Will, like many Wisconsin conservatives, asserts the John Doe’s aim, “which had been achieved until Randa’s ruling, was utterly unrelated to law.”
“It was abetted by selective leaks by the prosecutors and by subpoenas sent to conservative donors and organizations nationwide. The purpose of all this was to suppress conservative political advocacy by consuming the time and other resources of conservative leaders, and by making people wary of collaborating with those targeted by a secretive criminal investigation,” he writes.
Hans von Spakovsky, a former member of the Federal Elections Commission, notes Randa’s condemnation of the John Doe prosecutors, who, Randa insists, don’t seem to understand Wisconsin campaign law.

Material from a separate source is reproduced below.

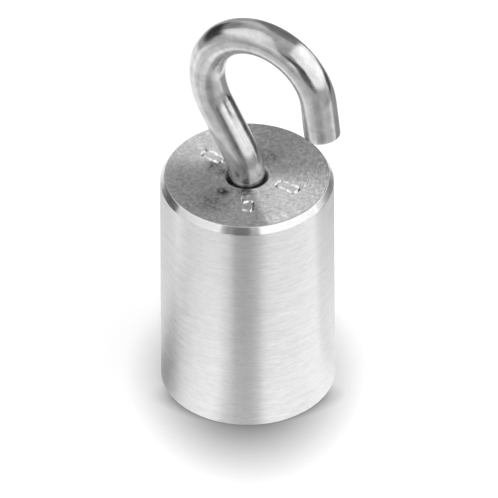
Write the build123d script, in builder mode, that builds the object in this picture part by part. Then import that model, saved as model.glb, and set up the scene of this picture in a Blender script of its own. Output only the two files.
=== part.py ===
from build123d import *
import math
import os

# Hooked cylindrical weight, in millimetres, +Z up.
# The origin is the centre of the base, on the body's axis.
# The hook is bent in the XZ plane, with its free tip on the +X side.

# ----- driving dimensions -----

# weight body, turned from solid bar
body_diameter = 38.0
body_height = 55.0
rim_width = 1.0            # top rim bevel, measured along the radius
rim_drop = 1.65            # top rim bevel, measured down the side
base_edge_break = 0.25

# hook, bent from round bar
bar_diameter = 8.0
neck_bend_radius = 13.0    # first bend, to the bar's centreline
neck_lean = 29.0           # degrees that the neck leans away from the tip
neck_length = 12.4         # straight stretch above the first bend
shoulder_radius = 17.0     # easier bend that leads into the loop, the other way
shoulder_sweep = 38.0
loop_inside_diameter = 20.0
loop_sweep = 164.5
tip_length = 8.5           # straight stretch before the free end
tip_edge_break = 0.4
shank_end_break = 0.3

# threaded joint between the two pieces
thread_length = 16.0
thread_pitch = 1.25
thread_clearance = 0.04    # radial, between the thread's crests and the bore
mouth_gap = 0.5            # radial gap round the bar in the open mouth
mouth_depth = 5.0
mouth_edge_break = 0.35
cavity_depth = 9.0         # drilled on below the shank
drill_point_angle = 118.0

# ----- derived sizes -----

body_radius = body_diameter / 2
bar_radius = bar_diameter / 2
mouth_radius = bar_radius + mouth_gap
thread_radius = bar_radius + thread_clearance
drill_radius = (bar_diameter - thread_pitch) / 2
drill_slope = math.tan(math.radians(drill_point_angle / 2))

mouth_floor = body_height - mouth_depth
shank_seat = mouth_floor - thread_length
cavity_floor = shank_seat - cavity_depth
loop_radius = loop_inside_diameter / 2 + bar_radius

os.makedirs("parts", exist_ok=True)


# ----- weight body: one turned profile, bored from the top -----

with BuildPart() as weight_body:
    with BuildSketch(Plane.XZ):
        with BuildLine():
            Polyline(
                (0, 0),
                (body_radius - base_edge_break, 0),
                (body_radius, base_edge_break),
                (body_radius, body_height - rim_drop),
                (body_radius - rim_width, body_height),
                (mouth_radius + mouth_edge_break, body_height),
                (mouth_radius, body_height - mouth_edge_break),
                (mouth_radius, mouth_floor),
                # the mouth's drill leaves a sloping floor above the thread
                (thread_radius, mouth_floor - (mouth_radius - thread_radius) / drill_slope),
                (thread_radius, shank_seat),
                # ledge that the shank's end lands on, round the smaller drilling
                (drill_radius, shank_seat),
                (drill_radius, cavity_floor),
                (0, cavity_floor - drill_radius / drill_slope),
                close=True,
            )
        make_face()
    revolve(axis=Axis.Z)

weight_body.part.label = "weight_body"


# ----- hook: round bar swept along its bends -----

with BuildPart() as hook:
    with BuildLine(Plane.XZ) as bends:
        shank = Line((0, shank_seat), (0, body_height))
        neck_bend = JernArc(shank @ 1, shank % 1, neck_bend_radius, neck_lean)
        neck = PolarLine(neck_bend @ 1, neck_length, direction=neck_bend % 1)
        shoulder = JernArc(neck @ 1, neck % 1, shoulder_radius, -shoulder_sweep)
        loop = JernArc(shoulder @ 1, shoulder % 1, loop_radius, -loop_sweep)
        tip = PolarLine(loop @ 1, tip_length, direction=loop % 1)
    with BuildSketch(Plane.XY.offset(shank_seat)):
        Circle(bar_radius)
    sweep(path=bends.line)

    shank_end = hook.edges().filter_by(GeomType.CIRCLE).sort_by(Axis.Z)[0]
    chamfer(shank_end, shank_end_break)
    tip_end = hook.edges().filter_by(GeomType.CIRCLE).sort_by_distance(tip @ 1)[0]
    chamfer(tip_end, tip_edge_break)

hook.part.label = "hook"


for piece in (weight_body, hook):
    export_step(piece.part, f"parts/{piece.part.label}.step")
    print(piece.part.label, "volume", round(piece.part.volume, 1), "valid", piece.part.is_valid)
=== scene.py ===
import bpy, bmesh, math
from mathutils import Matrix, Vector


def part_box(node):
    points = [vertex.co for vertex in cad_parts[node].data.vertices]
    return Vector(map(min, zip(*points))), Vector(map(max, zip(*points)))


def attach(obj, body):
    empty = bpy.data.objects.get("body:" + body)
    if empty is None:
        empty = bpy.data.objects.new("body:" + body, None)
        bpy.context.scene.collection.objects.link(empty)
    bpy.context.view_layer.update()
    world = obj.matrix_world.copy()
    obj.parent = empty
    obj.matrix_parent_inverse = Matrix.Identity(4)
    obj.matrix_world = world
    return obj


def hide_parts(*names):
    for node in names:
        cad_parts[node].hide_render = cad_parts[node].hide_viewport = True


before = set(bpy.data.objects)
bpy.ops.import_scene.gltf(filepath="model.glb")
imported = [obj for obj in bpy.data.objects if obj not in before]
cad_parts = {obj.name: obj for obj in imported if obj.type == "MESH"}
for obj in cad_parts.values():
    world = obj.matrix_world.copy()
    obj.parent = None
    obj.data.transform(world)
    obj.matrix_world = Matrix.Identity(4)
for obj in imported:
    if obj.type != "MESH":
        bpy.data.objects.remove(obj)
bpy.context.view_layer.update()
print("frame loaded:", sorted(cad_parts))

mm = 0.001


def smoothExceptEdges(mesh, sharpAngle):
    mesh.shade_smooth()
    mesh.set_sharp_from_angle(angle=math.radians(sharpAngle))


def newPiece(name, bm, sharpAngle):
    mesh = bpy.data.meshes.new(name)
    bm.to_mesh(mesh)
    bm.free()
    smoothExceptEdges(mesh, sharpAngle)
    piece = bpy.data.objects.new(name, mesh)
    bpy.context.scene.collection.objects.link(piece)
    return piece


def keepFlatsFlat(piece, weight=80):
    # large faces lead the shading, so the small rounds don't tint them
    weighted = piece.modifiers.new("flatShading", "WEIGHTED_NORMAL")
    weighted.keep_sharp = True
    weighted.weight = weight


def edgesAt(bm, radius, height, near=0.01 * mm):
    # the ring of edges at one radius and height of a turned piece
    def onRing(v):
        return abs(v.co.xy.length - radius) < near and abs(v.co.z - height) < near
    return [e for e in bm.edges if onRing(e.verts[0]) and onRing(e.verts[1])]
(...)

“Randa’s condemnation of the Wisconsin prosecutors was stinging. He said he was ‘left to wonder’ if the prosecutors had ‘actually read the complaint’ O’Keefe filed against them,” writes von Spakovsky, senior legal fellow at the Washington, D.C.-based Heritage Foundation’s Edwin Meese III Center for Legal and Judicial Studies. “He had ‘no idea why the defendants even attempted to raise’ some of their defenses and characterized them as ‘the height of frivolousness.’ Most important, the judge held that the prosecutors were not entitled to immunity from civil liability because they had acted without probable cause.”
Expect more prosecutor secrets to be flushed out in the coming weeks.
David B. Rivkin Jr., lead attorney for O’Keefe and the Wisconsin Club for Growth, told Wisconsin Reporter last week he is looking forward to “wide-ranging” discovery into the activities behind the John Doe probe.
“We plan to serve discovery questions on a number of other people because we strongly suspect the defendants are not the only people whose fingers have been involved in driving this investigation there,” Rivkin said. “There may well be other individuals in the Wisconsin political establishment who have their finger on this.”